The latest qml 0.5 wraps up some work I started over three years ago, right after releasing qml 0.2.1. The idea is for the optimization routines .qml.min and .qml.conmin to become a single uniform interface to different underlying libraries such as CONMAX and NLopt.
NLopt provides qml with derivative-free algorithms for unconstrained and constrained optimization. While CONMAX, the only algorithm available previously, also works without explicitly specified gradient functions, it has to approximate them with central differences.
The main function of the LAPACK wrappers in qml is to convert matrices between q format (list of row vectors) and Fortran format (column-major array). This conversion can be viewed as a combination of a memory copy and a matrix transpose, which is slower than just a linear memory copy and can be tricky to optimize. A typical optimization is to use a blocked algorithm (4 nested loops instead of 2), but the optimal block size depends on the system architecture and the algorithm introduces extra complexity and corner cases.
This conversion doesn't account for most of the runtime of qml functions – the actual LAPACK operation does. For example, in .qml.mm the transpose is O(n²) while the multiplication is O(n³). But it does add substantial overhead.

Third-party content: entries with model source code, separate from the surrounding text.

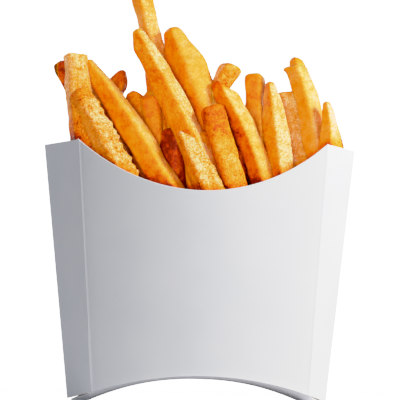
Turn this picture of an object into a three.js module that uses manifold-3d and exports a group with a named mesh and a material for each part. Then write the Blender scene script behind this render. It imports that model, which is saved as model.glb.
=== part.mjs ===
// French fries in a folded paperboard carton that stands on the ground.
// Millimetres, +Z up. The origin is on the ground under the middle of the carton, and the
// front panel faces -Y. The carton is alike at the front and the back.
import * as THREE from "three";
import { mergeVertices } from "three/addons/utils/BufferGeometryUtils.js";
import Module from "manifold-3d";

const wasm = await Module();
wasm.setup();
const { lerp, clamp, degToRad } = THREE.MathUtils;

// ---- Carton: driving sizes ----
const BOARD = 0.5; // thickness of the paperboard

// Half sizes of the section, [at the ground, at the tops of the folds]. The section has six
// corners: a seam at each side, and the four folds where the panels meet the side strips.
const SEAM_HALF = [52, 63];
const FOLD_HALF = [43, 50];
const FOLD_DEPTH = [19.5, 17];
const PANEL_BULGE = [5, 7]; // how far a panel's middle stands out beyond its folds

// Heights.
const FOLD_TOP = 103.6; // the ears' highest points
const SEAM_TOP = 102.5;
const SCOOP_LOW = 83.8; // middle of the round scoop in each panel's upper edge
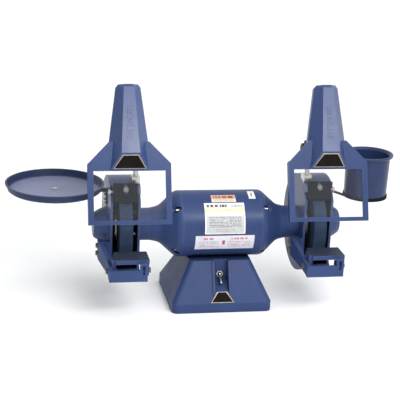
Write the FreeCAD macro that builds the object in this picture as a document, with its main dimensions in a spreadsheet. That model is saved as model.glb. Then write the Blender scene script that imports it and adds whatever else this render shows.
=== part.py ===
import FreeCAD, Part

import math
import os

import Sketcher

# Twin-wheel bench grinder. Millimetres. +X along the arbor, the operator stands at -Y, +Z up.
# The origin is the middle of the base's underside.

os.makedirs("parts", exist_ok=True)
doc = FreeCAD.newDocument("BenchGrinder")
sheet = doc.addObject("Spreadsheet::Sheet", "Dims")

SIZES = [
    # base casting
    ("base_width", 254), ("base_depth", 230), ("base_top_width", 156), ("base_top_depth", 136),
    ("base_height", 122), ("base_skirt", 24), ("base_wall", 6), ("base_roof", 16), ("base_corner", 15),
    ("bolt_span_x", 180), ("bolt_span_y", 160), ("bolt_hole_radius", 3.4), ("bolt_boss_radius", 14),
    ("plate_level", 3), ("plate_thick", 2), ("inlet_height", 36), ("inlet_radius", 9),
    ("can_radius", 19), ("can_y", 42), ("can_height", 60),
    # switch recess
    ("recess_half", 18), ("recess_back", -60), ("recess_floor", 50), ("recess_rise", 22),
    ("recess_wall", 6), ("switch_height", 84), ("lever_angle", 35), ("lever_length", 30),
    # motor
    ("shaft_height", 200), ("barrel_radius", 84), ("barrel_bore", 78), ("barrel_half", 100),
    ("neck_radius", 41), ("neck_end", 208), ("bolt_circle", 73), ("bearing_radius", 23.5),
    ("neck_circle", 32),
    ("bearing_inner", 190), ("bearing_width", 14), ("journal_radius", 10), ("arbor_radius", 8),
    ("core_half", 46), ("rotor_radius", 44), ("air_gap", 0.6), ("label_thick", 0.8),
    # grinding station
    ("station_x", 245), ("wheel_radius", 101.5), ("wheel_half", 16), ("blotter_thick", 1),
    ("blotter_radius", 37), ("flange_radius", 38), ("flange_thick", 9), ("nut_thick", 12),
    ("guard_radius", 125), ("guard_wall", 6), ("guard_half", 36), ("dome_radius", 46), ("dome_reach", 73),
    ("spark_half", 30), ("spark_length", 46), ("spark_thick", 3), ("slip", 0.3),
    # tool rest
    ("table_top", 162), ("table_thick", 6), ("table_back", -98), ("table_front", -158),
    ("table_left", -32), ("table_right", 50), ("rest_low", 113), ("rest_high", 141),
    ("rest_bolt_y", -141), ("rest_bolt_height", 130), ("rest_bolt_radius", 4),
    # eye shield
    ("shield_y", -165), ("shield_low", 255), ("shield_tilt", 20), ("frame_half", 100),
    ("frame_side", 145), ("frame_shoulder", 198), ("frame_neck", 48), ("frame_thick", 5),
    ("frame_lip", 16), ("window_half", 86.5), ("window_low", 10), ("window_high", 128),
    ("hood_wall", 3), ("pivot_y", -57), ("pivot_height", 410), ("pivot_radius", 4), ("running_gap", 0.05),
    ("arm_y", -34), ("arm_offset", 27), ("arm_radius", 6), ("arm_top", 436),
    # tray and pot
    ("tray_radius", 122), ("tray_x", -412), ("tray_y", 15), ("tray_level", 288), ("strap_thick", 3),
    ("bracket_foot", 252),
    ("pot_x", 395), ("pot_y", 20), ("pot_level", 265), ("pot_height", 112), ("pot_rim", 65),
]


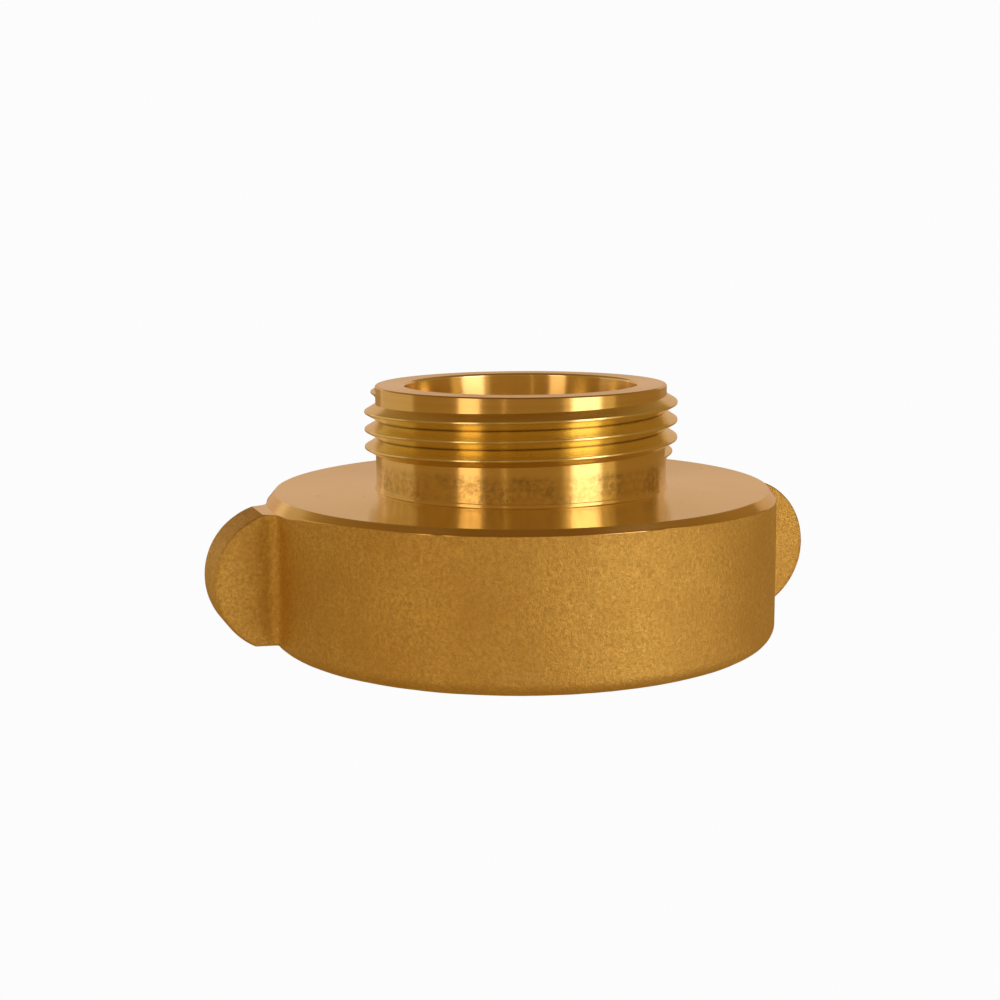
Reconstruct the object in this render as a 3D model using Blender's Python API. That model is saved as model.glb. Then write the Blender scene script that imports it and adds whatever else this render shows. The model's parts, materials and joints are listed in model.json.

However, it turns out that in many cases the transpose is unnecessary. We still need to convert between q format (non-contiguous vectors) and Fortran format (contiguous array), but we can do just a memory copy without a transpose and fold the transpose into the actual LAPACK call:
in .qml.mdet transpose doesn't matter as |A|=|Aᵀ|
in .qml.minv the input and output transpose can be omitted together as A⁻¹=((Aᵀ)⁻¹)ᵀ
in .qml.mm we can omit the input and output transpose if we swap the arguments, as AB=(BᵀAᵀ)ᵀ
Here's a graph showing the effectiveness of this optimization (ratio of qml 0.7 run time to qml 0.6 run time) at different matrix sizes when linked against OpenBLAS:
Matrix multiplication is the fastest of these operations and involves the largest number of matrices (2 inputs and 1 output), and OpenBLAS is faster than Netlib BLAS, so reducing the overhead makes the most difference to .qml.mm using OpenBLAS: it's 10-60% faster in qml 0.7.